_Prompt_
Return the lines exactly as they stand, from the first of the material through the line containing "bpy.context.scene.collection.objects.link(empty)".

_Data section_
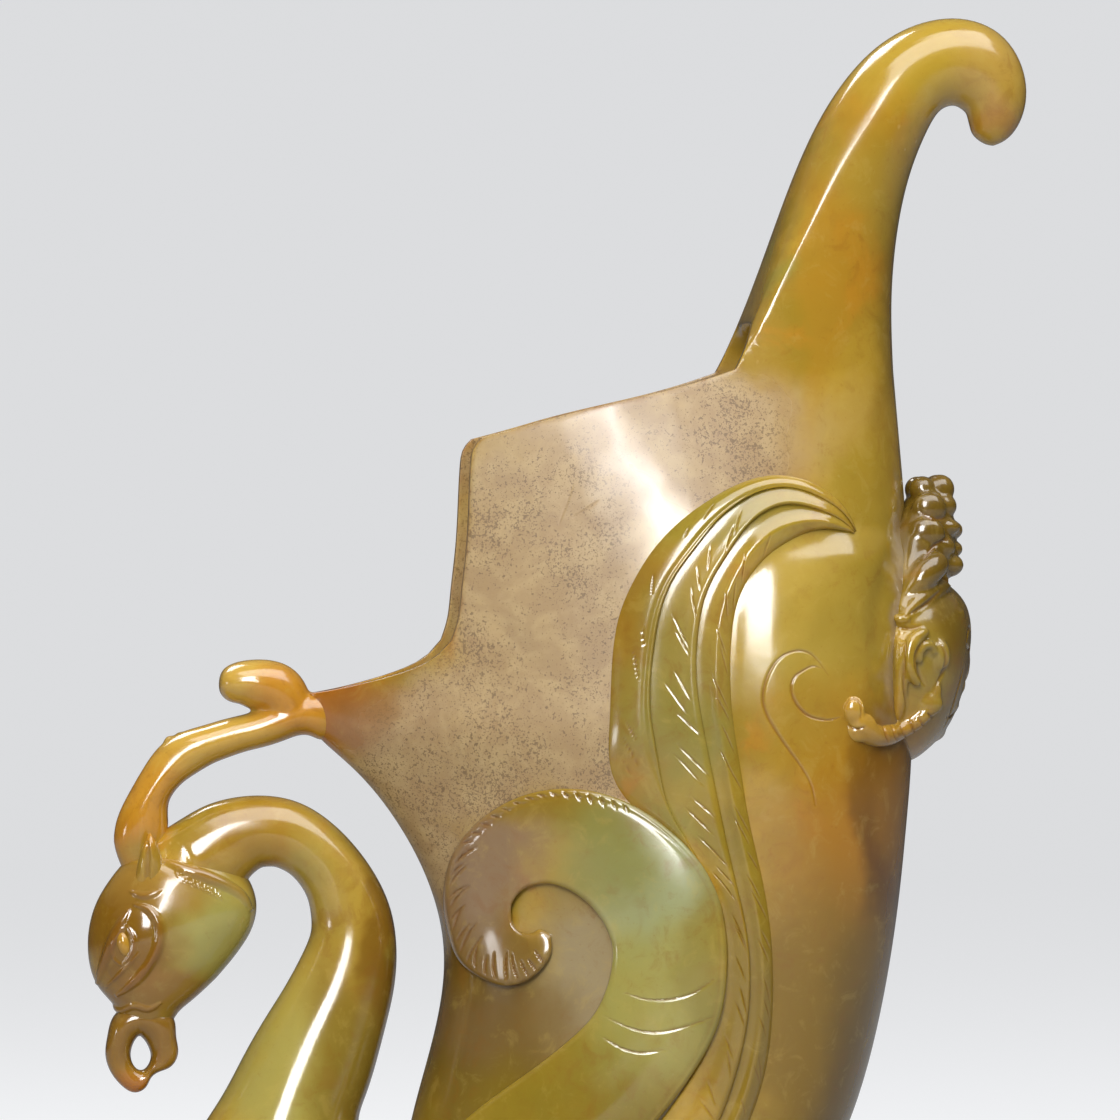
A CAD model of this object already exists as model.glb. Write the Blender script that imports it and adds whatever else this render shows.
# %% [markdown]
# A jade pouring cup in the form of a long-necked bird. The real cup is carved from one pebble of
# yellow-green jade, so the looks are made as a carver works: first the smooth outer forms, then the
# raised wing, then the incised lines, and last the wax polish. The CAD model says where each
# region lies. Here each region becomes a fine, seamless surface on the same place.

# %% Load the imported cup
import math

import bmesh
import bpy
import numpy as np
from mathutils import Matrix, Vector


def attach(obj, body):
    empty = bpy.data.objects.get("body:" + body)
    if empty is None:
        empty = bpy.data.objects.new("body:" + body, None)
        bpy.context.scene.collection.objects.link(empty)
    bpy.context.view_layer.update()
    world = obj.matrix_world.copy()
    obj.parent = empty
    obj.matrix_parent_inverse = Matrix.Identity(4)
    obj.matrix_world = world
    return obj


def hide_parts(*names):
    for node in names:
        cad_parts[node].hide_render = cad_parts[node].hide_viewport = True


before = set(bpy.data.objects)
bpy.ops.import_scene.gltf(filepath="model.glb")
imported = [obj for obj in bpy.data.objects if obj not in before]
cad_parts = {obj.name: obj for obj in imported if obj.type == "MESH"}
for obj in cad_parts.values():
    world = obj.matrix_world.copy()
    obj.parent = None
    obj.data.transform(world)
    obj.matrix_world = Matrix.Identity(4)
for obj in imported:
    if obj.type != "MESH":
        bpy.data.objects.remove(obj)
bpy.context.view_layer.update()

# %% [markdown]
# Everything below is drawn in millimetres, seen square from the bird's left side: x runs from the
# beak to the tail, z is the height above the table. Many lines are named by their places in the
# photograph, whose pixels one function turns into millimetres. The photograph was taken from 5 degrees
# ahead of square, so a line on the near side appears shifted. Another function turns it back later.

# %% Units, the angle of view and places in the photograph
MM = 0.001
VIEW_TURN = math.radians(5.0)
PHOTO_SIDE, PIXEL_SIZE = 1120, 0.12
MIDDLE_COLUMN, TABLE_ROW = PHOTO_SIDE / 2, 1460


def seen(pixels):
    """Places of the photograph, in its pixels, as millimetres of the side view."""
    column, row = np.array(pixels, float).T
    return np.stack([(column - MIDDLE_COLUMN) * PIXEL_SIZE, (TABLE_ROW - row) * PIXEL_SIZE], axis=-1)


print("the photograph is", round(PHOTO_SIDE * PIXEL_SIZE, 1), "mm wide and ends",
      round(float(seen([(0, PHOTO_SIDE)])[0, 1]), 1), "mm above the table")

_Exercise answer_
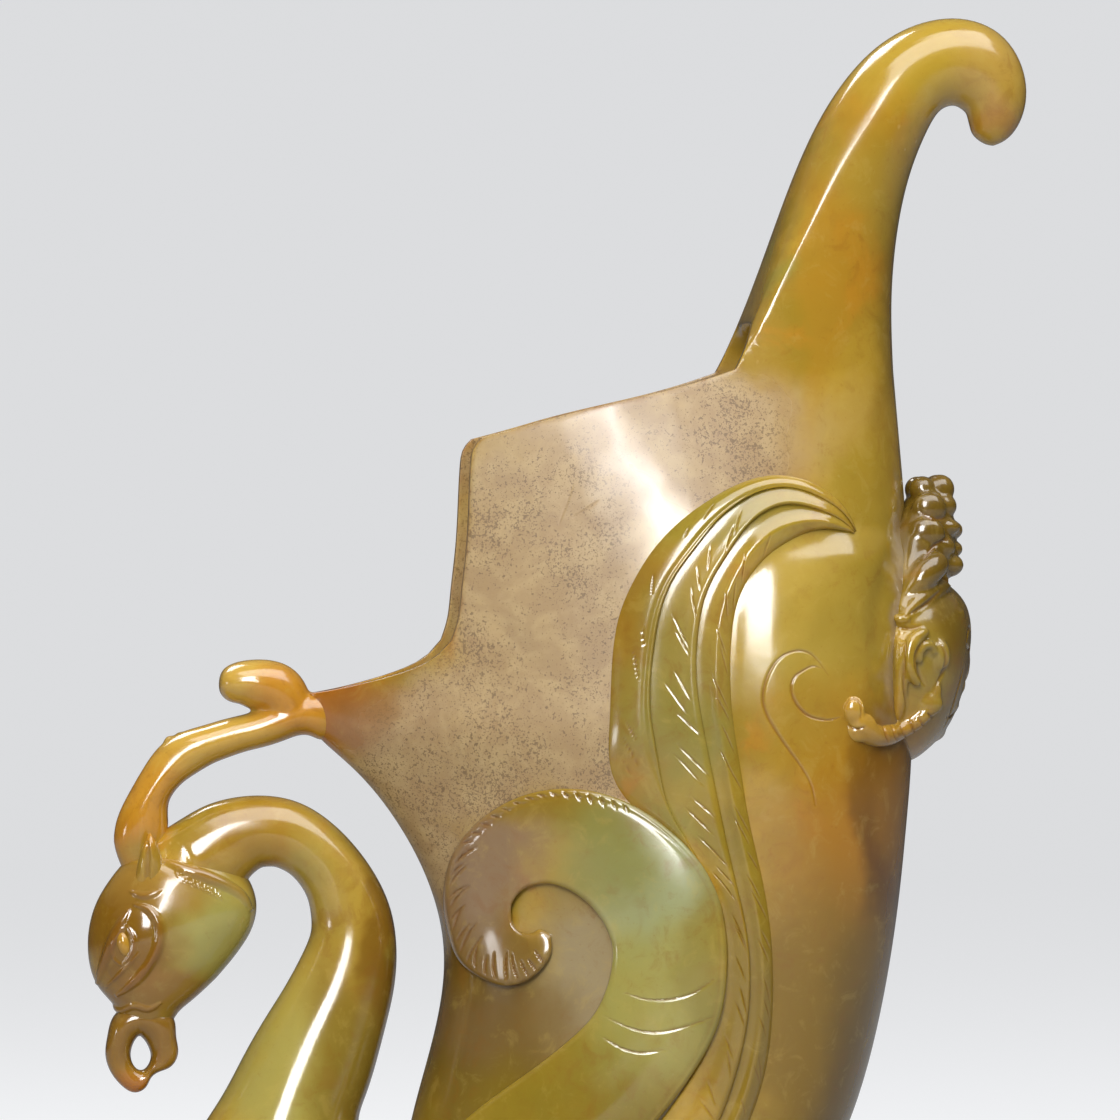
A CAD model of this object already exists as model.glb. Write the Blender script that imports it and adds whatever else this render shows.
# %% [markdown]
# A jade pouring cup in the form of a long-necked bird. The real cup is carved from one pebble of
# yellow-green jade, so the looks are made as a carver works: first the smooth outer forms, then the
# raised wing, then the incised lines, and last the wax polish. The CAD model says where each
# region lies. Here each region becomes a fine, seamless surface on the same place.

# %% Load the imported cup
import math

import bmesh
import bpy
import numpy as np
from mathutils import Matrix, Vector


def attach(obj, body):
    empty = bpy.data.objects.get("body:" + body)
    if empty is None:
        empty = bpy.data.objects.new("body:" + body, None)
        bpy.context.scene.collection.objects.link(empty)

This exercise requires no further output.